I’ve been thinking about the Open Correspondence site and the best way to allow it to be extended by other people. I think that the best way forward to create an internal XML format which the load command can use and anybody can use to create their own files and databases. Its along the lines of the stuff I partially did some work on in the Open Shakespeare project.

Given the boss is away, time for finishing more things off next week. I’ve also created a Trac instance for internal purposes but I think it’ll help on that bane if developing live – documentation.

Weeknotes: Data, service buses and trac

Sunday, June 13th, 2010

I’ve succumbed and I’ve got a microslot at the next Oxford Geek Nights where I’m talking about the Open Correspondence website. I’ve downloaded the rest of the Gutenberg copies of the Dickens letters but just need an evening to make some headway with transforming them.

I spent a fair amout of this week trying to get a status update server built using SOAP and PHP which has been an ‘interesting’ task but seems to have finally got there. Having done some debugging at home on Friday, I’ve got to test the whole thing on Monday on the test server.

I’ve also  been debugging the csv uploads into the database and refactoring the code so that there is more re-use of similar objects. On top of that I started the documentation for the services and realised that I’d written most of the upload service for invoices as well. Bonus… So all I need do really is to spend a couple of days finishing  things of at work so that the first versions of the services can go out.

Whilst doing all of that though, I realised that the queueing system that I was working on was only part of a solution to get all of our services working together. Instead of just queuing, I need to start thinking more along the lines of an enterprise service bus. So that’ll keep me busy then for a couple of weeks. My notebook has various notes and doodles, much to my boss’s enjoyment who thinks its all old-fashioned.

I’ve also started putting together a Trac instance for work to see if it scales and helps with ticketing and information acorss our department’s groups. It’ll probably be sidelined for this week whilst I try and get everything put together again with regards to the data uploads.

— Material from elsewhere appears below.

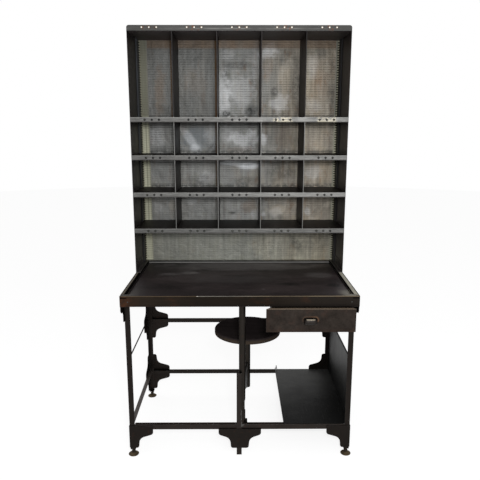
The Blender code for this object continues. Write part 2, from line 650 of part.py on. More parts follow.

Weeknotes: Redis, PHP, mail and SOAP

Sunday, June 6th, 2010

I’ve spent some time writing a queueing library using Redis as a backend. I started with the notion that it would need to be a FIFO queue but didn’t want to only use the in-built parts of PHP as a stack using array_pop or array_push. Whilst it might be faster, it doesn’t allow for queue storage if the worker / router calling the queue does not run until a certain time so I looked at Redis. I  drew some inspiration from MEMQ, a queue implementation using memcached. I wrote a quick set of functions to handle connection, enqueuing and dequeueing with the ever present Rediska as the underlying Redis connection library. I’m tempted to revisit this and to write my own connection to remove the reliance on Rediska. What I did learn was how to increase and decrease the number of items that could be dequeued. For some stupid reason, I’d got into my head that it would either by one or all items.

However if you think about the LLEN command, you can pop as many items as you want, drop them into an array and iterate across them. I need to try this but you could feasibly call items from the middle of the array by changing the start and end points in LLEN. Normally I’d do something like  <list name> LLEN 0, -1 for all items or <list name> LLEN 0, 2 for the first two but if you change 0 to something else where you know there are 30 items but only want 5 from position 20 then you could pop in LLEN 20, 5 to achieve the result. It is not really germaine to the queueing that I’ve been looking at (for system updates where I need everything or just the first item) but could be a useful adaptation for somebody else.

The main challenge this week has been reading Excel attachments from email. PHP’s imap library  allows you to read the structure of an email but is curiously reticent in retrieving data if you have mime parts. I spent ethe best part of a day and a half getting a script to iterate over an incoming email, filter the parts so that it just explored the attachments mime type and then retrive any attachments either from a flat structure or iterating over each part before calling imap_fetchbody(). So far the fix appears to work and has allowed me to create a prototype mail service for receiving email data. It seems odd that in the era of web services that financial data is still sent by insecure methods but we must accomodate.

I’ve also been looking at PHP’s SOAP library to create a status update service which will probably utilise Service Orientated Architecture to create a stable, scalable service. Initially I created a WSDL file using the Eclipse IDE but that threw all sorts of issues and ended up using Zend’s WSDL generator tool running across the existing server. Must look into this but there might be a conflict in versions of WSDL as well as first time learning curve. I’m hoping to get the first version of the service up this week.

I suspect that this week is going to complete the commission and service status services as well as possibly doing some documentation as it is beginning to pile up.